Big Men of Media Can’t Silence Questions on Corruption and Failure in Pulwama
The organised media industry is prey to gnawing worries.
On February 15, N. Ram, chairman of The Hindu group of publications, Chennai, which recently ran a series of reports on the Rafale fighter jet deal, posted the link to an article on his Twitter timeline. Written by the military historian and strategic affairs commentator Srinath Raghavan and posted on the Carnegie Endowment website, the article argued that the Comptroller and Auditor-General of India was on infirm ground when it certified Rafale the most advantageous among all options the Indian Air Force had at the time.
Ram’s tweet was met with scepticism, if not outright abuse. Some accused him of selectivity in presentation of facts, others questioned the propriety of pursuing a story ostensibly banished from public attention by the terror attack in Kashmir’s Pulwama district, which killed over 40 personnel of the Central Reserve Police Force (CRPF) on February 14. The Carnegie Endowment soon pulled the article for reasons still unexplained.
Over the next few days the news cycle was dominated by the escalating spiral of unreason, for vengeance against Pakistan and the boycott of all Kashmiris. Public figures, journalists and social media users who argued that this feverish over-reaction aligned perfectly with the terrorists’ objectives, faced a tidal wave of abuse.
Phone numbers of individuals resisting the rush into unreason were shared, with open invitations to the faithful to ply them with unwelcome attentions. And in the midst of the trauma of Pulwama, CRPF personnel were compelled to fight another battle against the fake news torrent.
Pulwama was a gigantic security lapse. It also bears testimony at another level, to the failure of the Narendra Modi government's hardline approach on Kashmir, eponymously named after National Security Adviser Ajit Doval, which dispenses with earlier rituals of conciliation and piles on the daily humiliations and violence inflicted on ordinary people.
The "Doval Doctrine" has been no part of the interrogation following Pulwama because the national political opposition has opted for restraint. Yet they earned no reciprocal courtesies. Modi and his associates briefly deferred their political campaign schedules, but soon returned to the trail. Vengeance would be assured, they declared, since a government imbued with the true nationalist spirit was in authority.
An immediate consequence of the explosion on TV channels and social media, was the silencing of disclosures on the Rafale deal. However, the players in the drama did not for long remain out of the limelight.

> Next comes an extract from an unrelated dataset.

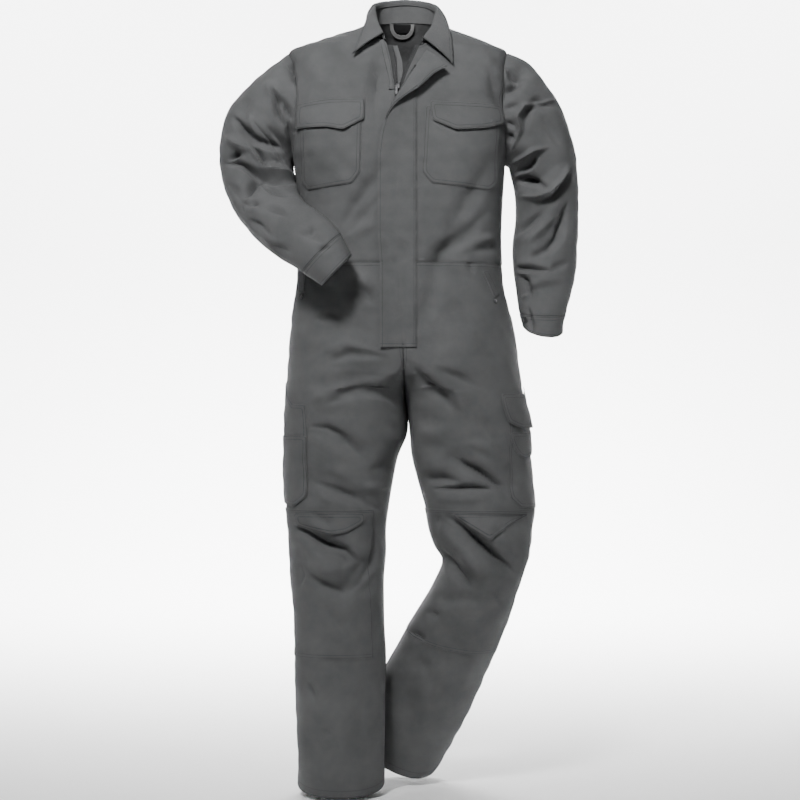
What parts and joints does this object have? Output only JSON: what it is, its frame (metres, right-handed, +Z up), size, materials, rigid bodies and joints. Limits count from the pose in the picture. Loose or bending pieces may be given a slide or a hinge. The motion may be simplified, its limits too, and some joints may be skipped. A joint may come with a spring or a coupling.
{
  "type": "boiler suit",
  "caption": "Long-sleeved boiler suit as worn, hollow and open at neck, cuffs and hems, with turned-down collar, half-open zip under a placket, chest, hip, thigh and knee pockets",
  "frame": {"origin": "middle of the neck base, where the wearer's shoulders carry the suit", "axes": "+Z up along the body, front faces -Y, the wearer's left is +X"},
  "size_m": [0.7167, 0.41, 1.5963],
  "materials": {
    "twill": "dark grey work twill, matt with a soft sheen",
    "zip_tape": "woven tape, darker than the twill",
    "loop": "light grey woven band",
    "label": "plain black woven label",
    "zip_metal": "brushed metal slider and pull",
    "studs": "dull metal snaps and rivets"
  },
  "bodies": {
    "garment": {"back": "twill", "cargo_flap": "twill", "cargo_pocket": "twill", "chest_flap_left": "twill", "chest_flap_right": "twill", "chest_pocket_left": "twill", "chest_pocket_right": "twill", "collar": "twill", "collar_stand": "twill", "cuff_left": "twill", "cuff_right": "twill", "cuff_snap_left": "studs", "cuff_snap_right": "studs", "fly": "twill", "front_left": "twill", "front_right": "twill", "hanger_loop": "loop", "hip_welt_left": "twill", "hip_welt_right": "twill", "knee_flap_left": "twill", "knee_flap_right": "twill", "knee_pocket_left": "twill", "knee_pocket_right": "twill", "label": "label", "phone_flap": "twill", "rivet_left": "studs", "rivet_right": "studs", "ruler_pocket": "twill", "ruler_pocket_upper": "twill", "sleeve_left": "twill", "sleeve_right": "twill", "trouser_back_left": "twill", "trouser_back_right": "twill", "trouser_front_left": "twill", "trouser_front_right": "twill", "zip_guard": "twill", "zip_slider": "zip_metal", "zip_tape_left": "zip_tape", "zip_tape_right": "zip_tape"},
    "zip_pull": {"zip_pull": "zip_metal"}
  },
  "joints": [
    {"name": "pull_swing", "type": "hinge", "parent": "garment", "child": "zip_pull", "pos_m": [-0.007, -0.12354, -0.11], "axis": [1, 0, 0], "range_deg": [-120, 0]}
  ]
}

On February 20, the Supreme Court held Anil Ambani guilty of contempt for successive default of money owed the Swedish telecom firm Ericsson.
In April 2015, as Prime Minister Modi concluded a visit to France, Ambani secured a share in the contract for the IAF's acquisition of Rafale jets manufactured by Dassault Aviation. Ambani had registered a firm, Reliance Defence Ltd., just two weeks prior and as media reporting has since revealed, visited Paris and met with senior officials in Dassault and the French government around the same time.
The Inter-Government Agreement (IGA) signed on the occasion superseded an earlier contract concluded after negotiations originating in a 2007 "request for proposals". As a joint statement after Modi's visit to Paris put it, the IGA offered better terms than the "separate process underway”.
The obvious questions were suppressed both within the political establishment and the media (other than The Citizen at the time), an outcome of the "shock and awe" the Modi regime has imposed on critical thinking. Yet as time went by, it became obvious that the numbers simply did not add up.
At last count, the younger Ambani and his companies had filed 28 defamation suits, 20 of them against media outlets. The sums claimed varied between Rs 5,000 and 10,000 crore.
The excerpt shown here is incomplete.